Your responsibilities:

  • Ensure all IDs are unique across all entities

  • Include the primary field in every insert/import operation

  • Handle ID conflicts and duplicate detection yourself

Advanced usage

Migrate data with existing AutoIDs

To preserve existing IDs during data migration, enable the allow_insert_auto_id property by making the alter_collection_properties call. When set to true, Milvus accepts user-provided IDs even if AutoID is enabled.

For configuration details, refer to Modify Collection.

Ensure global AutoID uniqueness across clusters

When running multiple Milvus clusters, configure a unique cluster ID for each to ensure AutoIDs never overlap.

Configuration: Edit the common.clusterID config in milvus.yaml before initializing your cluster:

common:
  clusterID: 3   # Must be unique across all clusters (Range: 0-7)

In this config, clusterID specifies the unique identifier used in AutoID generation, ranging from 0 to 7 (supports up to eight clusters).

Milvus handles bit-reversal internally to enable future expansion without ID overlap. No manual configuration needed beyond setting the cluster ID.
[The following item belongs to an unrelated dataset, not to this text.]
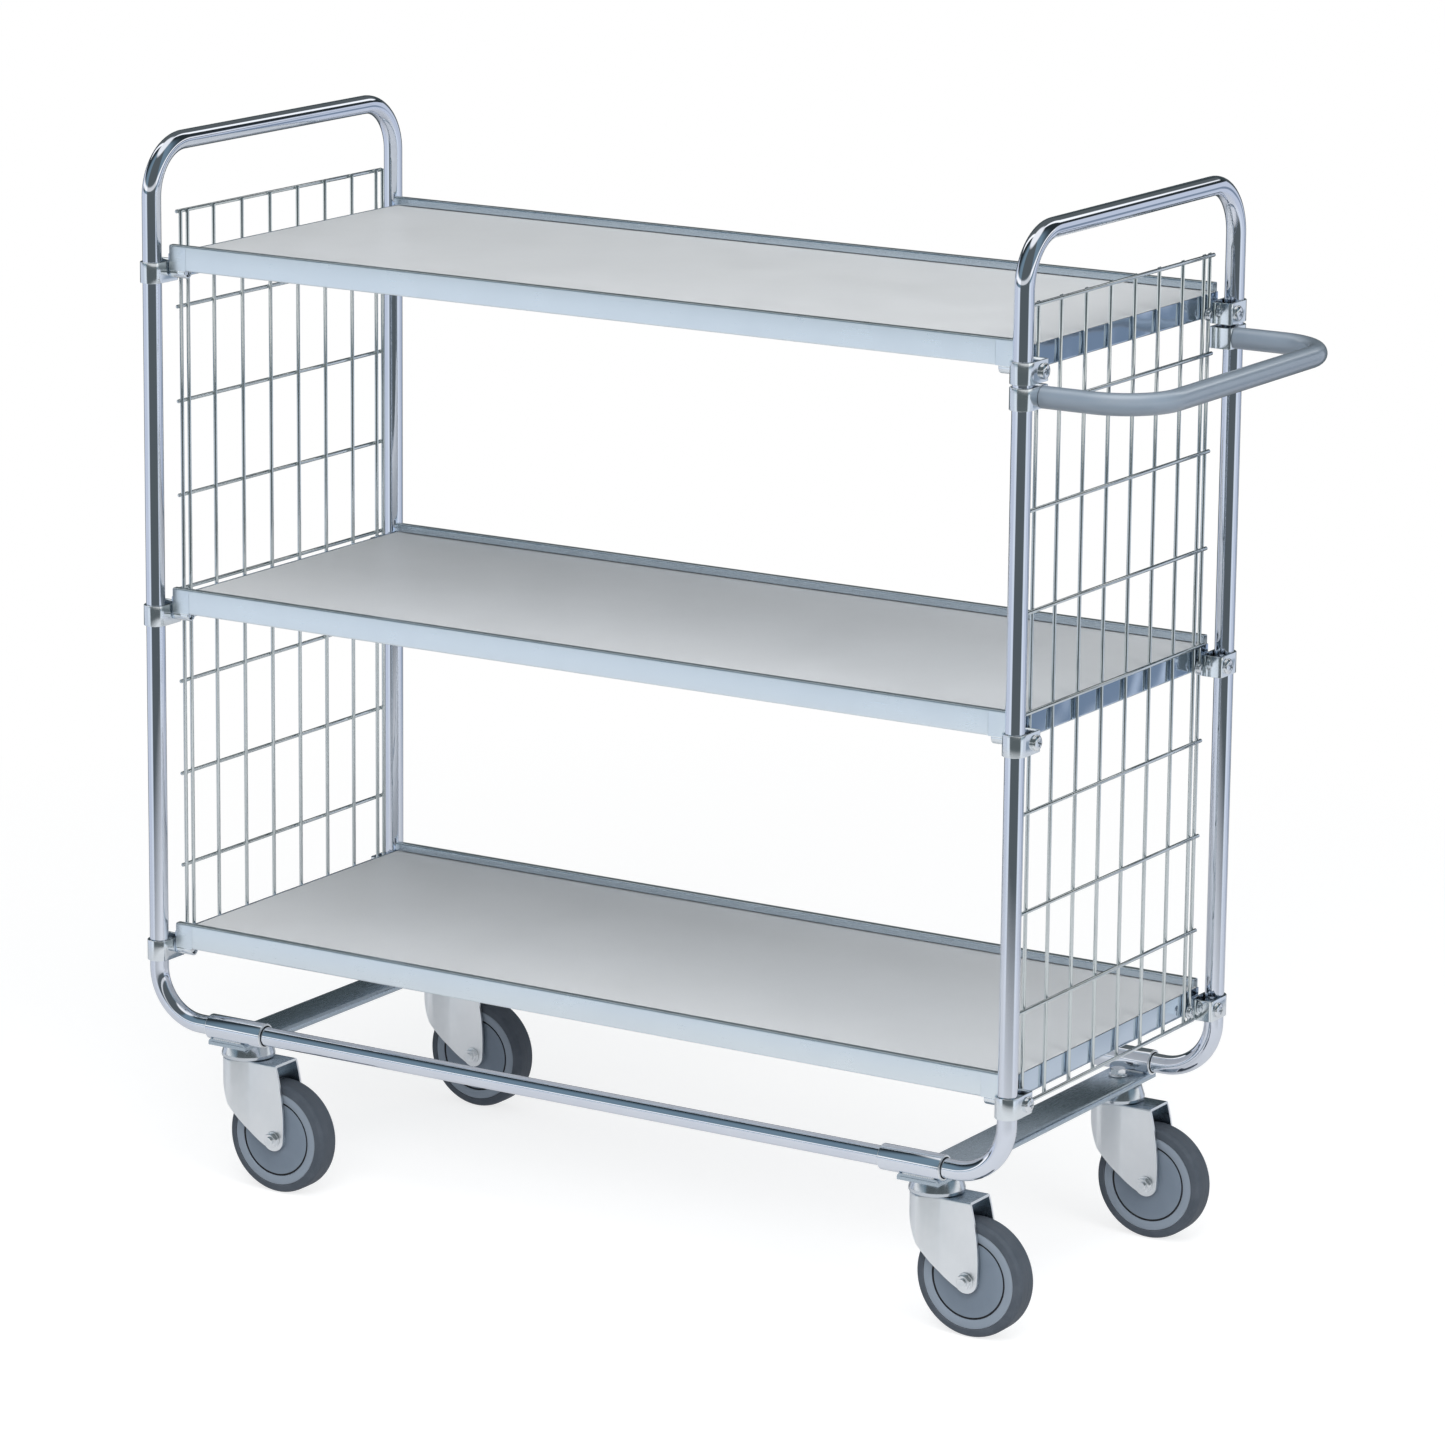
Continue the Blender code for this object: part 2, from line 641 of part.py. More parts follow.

Reference: How AutoID works

Understanding how AutoID generates unique identifiers internally can help you configure cluster IDs correctly and troubleshoot ID-related issues.

AutoID uses a structured 64-bit format to guarantee uniqueness:

[sign_bit][cluster_id][physical_ts][logical_ts]

Segment

Description

sign_bit

Reserved for internal use

cluster_id

Identifies which cluster generated the ID (value range: 0-7)

physical_ts

Timestamp in milliseconds when the ID was generated

logical_ts

Counter to distinguish IDs created in the same millisecond

Even when AutoID is enabled with VARCHAR as the data type, Milvus still generates numeric IDs. These are stored as numeric strings with a maximum length of 20 characters (uint64 range).